Originally written by US playwright George C. Wolfe, the play premiered at the Crossroads Theater in New Brunswick and later transferred to the Public Theater in 1986 (the same year Talawa was founded), where it was described by The New York Times as a “wild new evening of black humour.”

Known for producing great black British theatre, the company’s artistic director Patricia Cumper, who will step down from her role next year, spoke about the company’s relevance, 25 years after its formation.

“I was looking at all of the plays that came out the year Talawa was formed and The Colored Museum was one of them,” says the Jamaican-born director. “I was fascinated by the fact that a lot of the issues in it are issues that we are still dealing with today; the sense of identity and how we negotiate things.

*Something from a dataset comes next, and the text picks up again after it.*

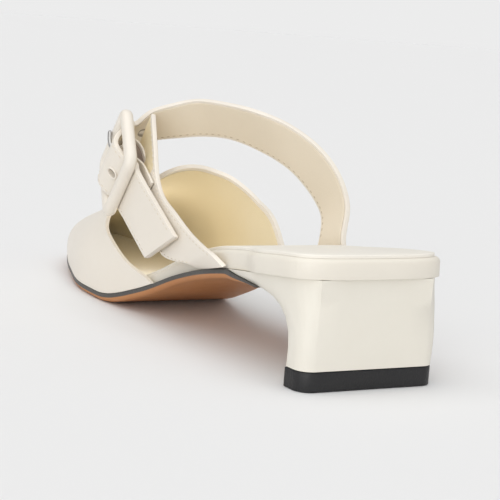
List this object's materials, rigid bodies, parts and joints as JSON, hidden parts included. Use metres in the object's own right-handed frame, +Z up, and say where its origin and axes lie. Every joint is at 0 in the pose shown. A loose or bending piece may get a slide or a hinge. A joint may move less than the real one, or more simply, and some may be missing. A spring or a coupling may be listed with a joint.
{
  "type": "mule shoe",
  "caption": "Left backless mule with a closed toe cut away at the sides, a block heel and an instep strap through a large covered buckle.",
  "frame": {"origin": "middle of the heel's resting face, on the surface that the shoe stands on", "axes": "+Y towards the toe, +X towards the inner side of this left shoe, +Z up"},
  "size_m": [0.0691, 0.2456, 0.0806],
  "materials": {
    "upper_leather": "smooth semi-gloss",
    "lining_leather": "smooth satin",
    "loop_leather": "smooth satin",
    "rim_leather": "smooth semi-gloss",
    "heel_cover": "smooth semi-gloss",
    "sole_leather": "smooth satin",
    "top_piece_rubber": "matte",
    "prong_metal": "satin"
  },
  "bodies": {
    "root": {"outsole": "sole_leather", "heel_block": "heel_cover", "heel_top_piece": "top_piece_rubber", "footbed": "rim_leather", "sock_lining": "lining_leather", "vamp": "upper_leather", "instep_strap": "upper_leather", "quarter_strap": "upper_leather", "buckle_loop": "loop_leather", "buckle_frame": "upper_leather", "buckle_prong": "prong_metal"}
  },
  "joints": []
}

“I also wanted to do something that was fairly noisy for our 25th, so we are not sitting down doing a quite little piece! I thought if you could be in the middle of the British establishment and still be asking really difficult questions, then that is a really interesting thing to do. In this piece, there’s a space for talking about identity in a different way, not in a defensive way. Looking at ourselves and celebrating what we are and who we are, but also being critical of who we are.”

Getting to a quarter of a century has been a huge challenge for the organisation, but they have managed to endure against all odds.

“A lot of the theatre companies closed down during the ‘80s, but Talawa managed to survive, due to lots of hard work. We had to consistently deliver and establish very clearly that when we say we are a black-led theatre company, we are saying that this is what we are, in a positive way."

“A lot of people say, ‘why have a black theatre company, isn’t it separatist, putting yourself into a ghetto?’ But the same way you have an all woman’s theatre society, we have a specific interest and that is the relationship between Africa and Europe. That has created all sorts of amazing things. It has created terrible things like slavery too but also amazing stories and that’s what interests us.”

Having to consistently affirm their existence to the government or other potential funders, Cumper said the company faces a battle each time they apply for financial support, despite the fact that they constantly produce popular, groundbreaking theatre.

“We have been cut by about 20 per cent,” she reveals. “We got the standard cut and then were cut slightly more but we still are the largest funded BAEM (black and ethnic minority) led theatre company in the UK.

“The other thing that is happening is that there is less and less work for our artists, so we feel the responsibility to generate as much work as we can. It’s hard times; people don’t work as often as they used to.”

In addition to its productions, Talawa (which took it’s name from the Caribbean expression ‘talawa’, meaning small but feisty) runs a summer school for aspiring actors, and has produced stars like actor Nonso Anozie, who starred in this year’s big-budget movie, Conan the Barbarian.

Throughout her time, Cumper has been able to develop the business to fit the youngster’s needs.

“What’s fantastic for me is that we give these kids the space to be theatre-makers who draw from their own heritage and experiences with complete confidence. We are now at a stage where we are giving them a lift up, because it’s a hard life, with a lot of rejection.”

After five-and-a-half years at the helm of the company, Cumper announced earlier this year that she will be leaving the post in 2012. Looking back at her time at the organisation, she recalls one of her fondest memories.

“When [actor] Shango Baku starred in our production of Rum and Coca Cola, there were moments for me that were pure theatre magic. But I have to say I have most enjoyed the summer school productions, watching young people just take on theatre, not be afraid of it and just say some bold things.”

Looking ahead for the next 25 years, Cumper would like to see the company secure its own theatre in the future.

“I hope the Talawa will be in its own space soon. I hope it will be creating people that walk confidently out into the mainstream and take on senior jobs and that we will have a really solid national presence.”